• **Instruction**
The entries below contain a line with "centred() front_right_roller();" and a line with "obj.matrix_parent_inverse = Matrix.Identity(4)". Quote exactly those two lines and all lines between them.

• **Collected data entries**
--

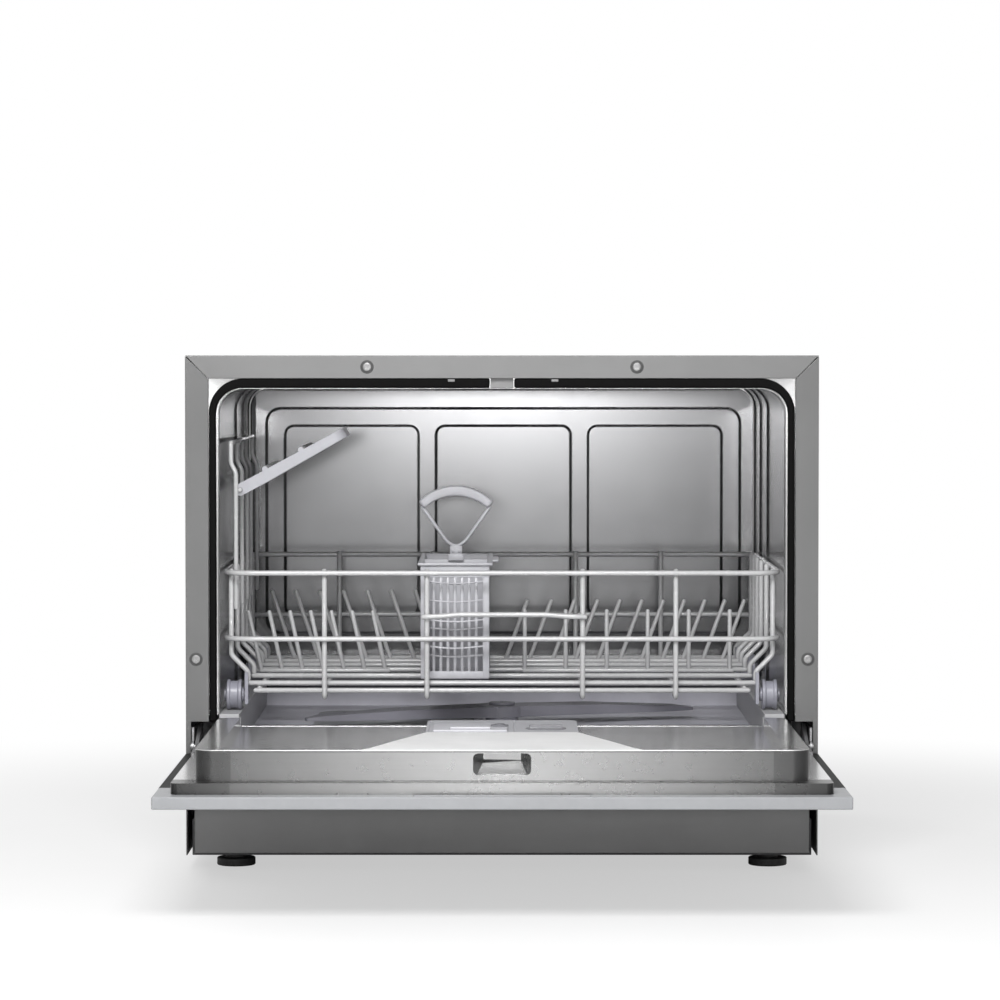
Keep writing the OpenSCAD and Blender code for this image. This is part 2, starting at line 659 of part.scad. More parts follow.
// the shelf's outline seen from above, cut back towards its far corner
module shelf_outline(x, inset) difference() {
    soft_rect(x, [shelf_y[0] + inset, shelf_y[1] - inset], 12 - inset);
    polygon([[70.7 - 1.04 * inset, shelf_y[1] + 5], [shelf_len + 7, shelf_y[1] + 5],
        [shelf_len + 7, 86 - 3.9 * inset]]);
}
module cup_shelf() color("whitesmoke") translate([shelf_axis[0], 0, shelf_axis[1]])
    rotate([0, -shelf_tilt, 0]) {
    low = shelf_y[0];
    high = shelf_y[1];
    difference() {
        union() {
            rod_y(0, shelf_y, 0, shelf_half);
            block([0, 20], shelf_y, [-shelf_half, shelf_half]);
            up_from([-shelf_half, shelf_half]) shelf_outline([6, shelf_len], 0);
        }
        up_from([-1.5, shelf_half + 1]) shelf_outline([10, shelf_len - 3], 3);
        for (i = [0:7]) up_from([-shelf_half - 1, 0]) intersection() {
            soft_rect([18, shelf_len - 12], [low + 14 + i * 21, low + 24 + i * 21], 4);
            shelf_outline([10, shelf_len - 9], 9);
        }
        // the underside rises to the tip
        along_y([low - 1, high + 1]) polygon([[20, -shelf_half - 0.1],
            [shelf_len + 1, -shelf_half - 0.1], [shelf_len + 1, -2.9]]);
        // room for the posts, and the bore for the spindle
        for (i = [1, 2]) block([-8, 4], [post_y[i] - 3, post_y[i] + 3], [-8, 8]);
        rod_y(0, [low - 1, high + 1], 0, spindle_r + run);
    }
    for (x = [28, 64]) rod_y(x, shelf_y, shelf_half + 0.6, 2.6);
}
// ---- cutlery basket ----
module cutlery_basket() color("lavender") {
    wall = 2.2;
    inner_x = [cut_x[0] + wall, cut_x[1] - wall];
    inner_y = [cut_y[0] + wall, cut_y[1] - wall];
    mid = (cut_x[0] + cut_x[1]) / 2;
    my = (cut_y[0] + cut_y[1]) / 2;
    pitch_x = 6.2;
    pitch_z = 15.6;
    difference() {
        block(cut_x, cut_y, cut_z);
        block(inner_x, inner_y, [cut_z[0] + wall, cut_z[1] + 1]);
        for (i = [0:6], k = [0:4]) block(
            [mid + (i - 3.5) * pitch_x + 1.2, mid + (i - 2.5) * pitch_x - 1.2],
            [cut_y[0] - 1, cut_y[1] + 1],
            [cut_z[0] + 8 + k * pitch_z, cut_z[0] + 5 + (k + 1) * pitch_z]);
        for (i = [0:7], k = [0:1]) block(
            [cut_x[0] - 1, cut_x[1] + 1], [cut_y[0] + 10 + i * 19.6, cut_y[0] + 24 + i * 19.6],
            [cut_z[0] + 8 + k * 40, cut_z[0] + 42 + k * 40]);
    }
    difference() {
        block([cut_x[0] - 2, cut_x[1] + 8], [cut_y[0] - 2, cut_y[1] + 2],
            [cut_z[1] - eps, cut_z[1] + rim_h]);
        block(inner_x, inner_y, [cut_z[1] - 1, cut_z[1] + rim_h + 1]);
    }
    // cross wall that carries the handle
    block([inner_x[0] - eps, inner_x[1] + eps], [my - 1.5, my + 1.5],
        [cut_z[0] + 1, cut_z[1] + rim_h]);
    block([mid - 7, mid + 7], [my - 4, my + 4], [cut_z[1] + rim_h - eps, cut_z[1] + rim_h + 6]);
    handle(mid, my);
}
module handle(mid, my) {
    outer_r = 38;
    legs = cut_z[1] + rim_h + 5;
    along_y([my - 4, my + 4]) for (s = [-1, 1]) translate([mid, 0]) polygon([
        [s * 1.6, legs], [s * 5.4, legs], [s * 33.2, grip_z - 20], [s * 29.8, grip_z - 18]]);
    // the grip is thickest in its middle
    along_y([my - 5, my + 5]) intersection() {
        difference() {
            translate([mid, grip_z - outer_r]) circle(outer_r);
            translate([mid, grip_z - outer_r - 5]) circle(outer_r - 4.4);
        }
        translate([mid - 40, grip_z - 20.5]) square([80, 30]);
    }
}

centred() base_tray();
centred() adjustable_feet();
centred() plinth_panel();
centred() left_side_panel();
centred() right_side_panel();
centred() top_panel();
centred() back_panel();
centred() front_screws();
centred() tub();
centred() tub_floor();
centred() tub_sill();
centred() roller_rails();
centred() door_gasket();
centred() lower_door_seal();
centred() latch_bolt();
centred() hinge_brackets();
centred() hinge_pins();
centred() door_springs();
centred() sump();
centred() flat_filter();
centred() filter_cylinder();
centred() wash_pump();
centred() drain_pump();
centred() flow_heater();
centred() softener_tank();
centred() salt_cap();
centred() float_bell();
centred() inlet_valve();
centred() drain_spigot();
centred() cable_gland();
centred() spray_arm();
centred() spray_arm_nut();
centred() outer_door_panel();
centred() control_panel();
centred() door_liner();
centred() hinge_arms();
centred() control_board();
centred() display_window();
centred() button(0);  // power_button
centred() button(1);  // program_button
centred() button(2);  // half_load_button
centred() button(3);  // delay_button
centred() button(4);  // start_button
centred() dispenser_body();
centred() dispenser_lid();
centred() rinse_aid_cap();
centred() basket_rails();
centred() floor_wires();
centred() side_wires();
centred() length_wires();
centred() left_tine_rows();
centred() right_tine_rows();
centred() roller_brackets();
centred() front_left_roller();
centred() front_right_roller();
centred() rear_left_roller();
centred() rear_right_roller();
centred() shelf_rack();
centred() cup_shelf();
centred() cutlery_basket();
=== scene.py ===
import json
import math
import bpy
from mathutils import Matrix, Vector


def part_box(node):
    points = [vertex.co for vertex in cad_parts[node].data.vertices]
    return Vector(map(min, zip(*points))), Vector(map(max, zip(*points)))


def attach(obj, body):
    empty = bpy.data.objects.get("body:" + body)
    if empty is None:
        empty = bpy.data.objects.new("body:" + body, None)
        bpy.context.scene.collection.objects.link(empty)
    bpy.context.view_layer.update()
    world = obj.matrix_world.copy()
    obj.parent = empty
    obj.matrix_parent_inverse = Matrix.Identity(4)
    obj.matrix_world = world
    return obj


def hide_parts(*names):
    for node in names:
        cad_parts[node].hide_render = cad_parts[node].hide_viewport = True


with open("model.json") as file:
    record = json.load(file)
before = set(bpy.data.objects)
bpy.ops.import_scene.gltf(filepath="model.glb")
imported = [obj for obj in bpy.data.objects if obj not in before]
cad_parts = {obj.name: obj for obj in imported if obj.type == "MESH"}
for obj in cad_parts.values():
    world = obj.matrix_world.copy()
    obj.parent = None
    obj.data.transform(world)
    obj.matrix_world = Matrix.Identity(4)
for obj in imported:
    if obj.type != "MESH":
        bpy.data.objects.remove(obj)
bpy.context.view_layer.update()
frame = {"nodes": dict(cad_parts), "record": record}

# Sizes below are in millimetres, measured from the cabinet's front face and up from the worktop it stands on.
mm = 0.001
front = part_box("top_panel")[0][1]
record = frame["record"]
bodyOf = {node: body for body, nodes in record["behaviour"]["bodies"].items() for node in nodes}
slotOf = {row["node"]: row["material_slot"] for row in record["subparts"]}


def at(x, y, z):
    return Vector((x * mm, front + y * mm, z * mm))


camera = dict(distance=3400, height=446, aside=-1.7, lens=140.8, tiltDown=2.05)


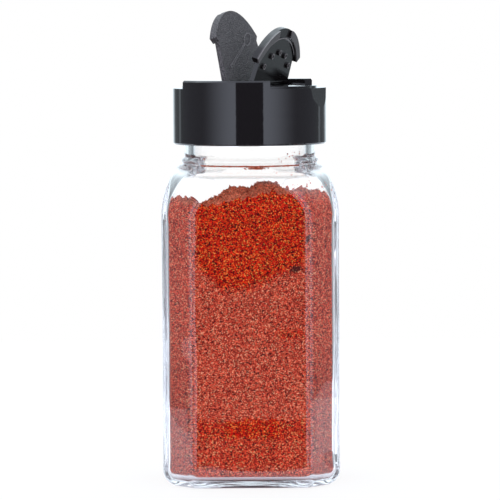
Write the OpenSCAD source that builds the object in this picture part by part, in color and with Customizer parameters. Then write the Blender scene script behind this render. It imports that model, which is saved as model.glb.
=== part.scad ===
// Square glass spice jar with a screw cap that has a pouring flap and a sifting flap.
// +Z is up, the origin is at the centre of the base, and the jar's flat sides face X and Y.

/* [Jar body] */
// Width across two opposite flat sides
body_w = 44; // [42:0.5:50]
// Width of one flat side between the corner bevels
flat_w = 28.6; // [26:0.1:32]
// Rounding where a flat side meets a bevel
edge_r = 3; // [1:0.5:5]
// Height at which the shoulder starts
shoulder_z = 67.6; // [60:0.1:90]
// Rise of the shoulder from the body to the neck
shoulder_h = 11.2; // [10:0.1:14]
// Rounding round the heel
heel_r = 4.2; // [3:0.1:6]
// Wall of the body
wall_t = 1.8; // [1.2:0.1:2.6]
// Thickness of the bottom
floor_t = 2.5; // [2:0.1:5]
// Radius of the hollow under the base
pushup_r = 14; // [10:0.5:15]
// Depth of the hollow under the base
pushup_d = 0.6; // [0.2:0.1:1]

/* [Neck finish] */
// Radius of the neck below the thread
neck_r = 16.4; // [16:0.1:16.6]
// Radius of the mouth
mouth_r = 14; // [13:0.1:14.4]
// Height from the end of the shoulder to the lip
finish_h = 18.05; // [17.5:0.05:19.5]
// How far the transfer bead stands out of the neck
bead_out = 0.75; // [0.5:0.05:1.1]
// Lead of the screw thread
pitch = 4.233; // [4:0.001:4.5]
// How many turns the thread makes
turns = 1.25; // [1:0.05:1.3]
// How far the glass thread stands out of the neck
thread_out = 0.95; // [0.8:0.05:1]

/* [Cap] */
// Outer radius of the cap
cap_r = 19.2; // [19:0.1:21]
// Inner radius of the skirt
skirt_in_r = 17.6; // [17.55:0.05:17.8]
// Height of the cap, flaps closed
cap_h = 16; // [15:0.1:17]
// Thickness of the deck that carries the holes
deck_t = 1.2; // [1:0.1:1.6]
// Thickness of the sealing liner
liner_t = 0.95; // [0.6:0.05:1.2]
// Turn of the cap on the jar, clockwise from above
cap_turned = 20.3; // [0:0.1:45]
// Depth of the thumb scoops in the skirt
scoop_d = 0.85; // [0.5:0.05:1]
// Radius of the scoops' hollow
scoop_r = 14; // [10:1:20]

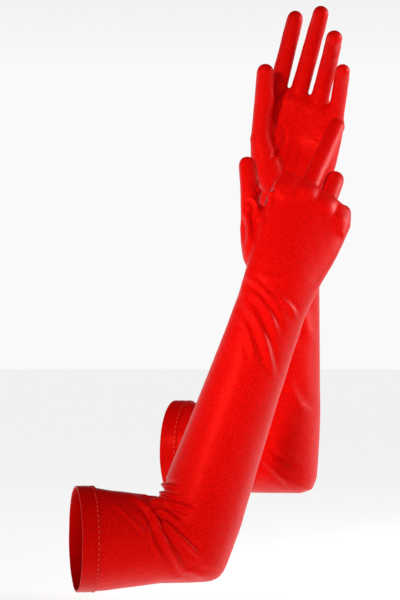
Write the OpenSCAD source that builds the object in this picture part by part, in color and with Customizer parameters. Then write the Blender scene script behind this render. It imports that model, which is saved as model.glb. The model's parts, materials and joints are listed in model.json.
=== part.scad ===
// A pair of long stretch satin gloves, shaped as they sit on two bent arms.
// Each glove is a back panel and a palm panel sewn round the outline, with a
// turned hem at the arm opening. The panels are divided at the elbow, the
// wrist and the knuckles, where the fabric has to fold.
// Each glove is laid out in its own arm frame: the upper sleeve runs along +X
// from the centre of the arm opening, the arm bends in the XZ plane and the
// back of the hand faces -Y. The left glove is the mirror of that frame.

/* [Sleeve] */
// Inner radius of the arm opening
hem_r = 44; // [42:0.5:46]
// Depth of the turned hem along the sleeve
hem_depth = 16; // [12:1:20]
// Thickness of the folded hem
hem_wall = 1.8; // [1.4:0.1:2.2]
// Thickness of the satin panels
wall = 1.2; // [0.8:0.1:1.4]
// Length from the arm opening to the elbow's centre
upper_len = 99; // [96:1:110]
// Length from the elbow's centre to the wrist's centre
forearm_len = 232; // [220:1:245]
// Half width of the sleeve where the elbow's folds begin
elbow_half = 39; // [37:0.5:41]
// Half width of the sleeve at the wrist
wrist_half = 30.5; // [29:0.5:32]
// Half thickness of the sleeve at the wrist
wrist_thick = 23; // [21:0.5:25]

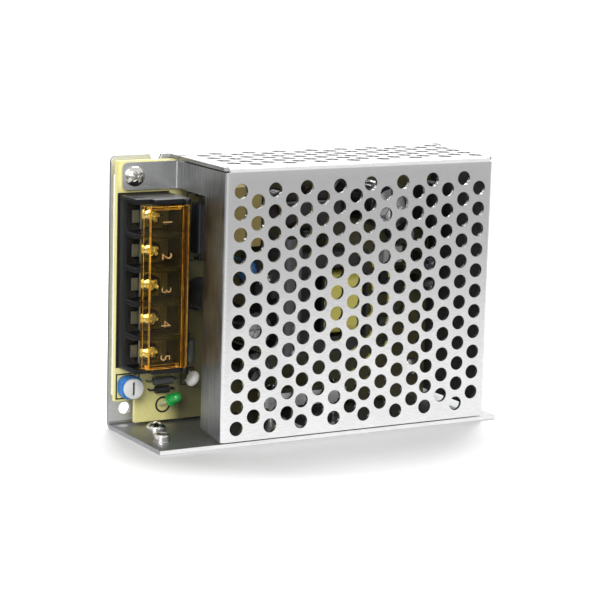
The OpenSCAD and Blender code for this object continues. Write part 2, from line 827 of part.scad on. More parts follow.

--

• **Expected output**
centred() front_right_roller();
centred() rear_left_roller();
centred() rear_right_roller();
centred() shelf_rack();
centred() cup_shelf();
centred() cutlery_basket();
=== scene.py ===
import json
import math
import bpy
from mathutils import Matrix, Vector


def part_box(node):
    points = [vertex.co for vertex in cad_parts[node].data.vertices]
    return Vector(map(min, zip(*points))), Vector(map(max, zip(*points)))


def attach(obj, body):
    empty = bpy.data.objects.get("body:" + body)
    if empty is None:
        empty = bpy.data.objects.new("body:" + body, None)
        bpy.context.scene.collection.objects.link(empty)
    bpy.context.view_layer.update()
    world = obj.matrix_world.copy()
    obj.parent = empty
    obj.matrix_parent_inverse = Matrix.Identity(4)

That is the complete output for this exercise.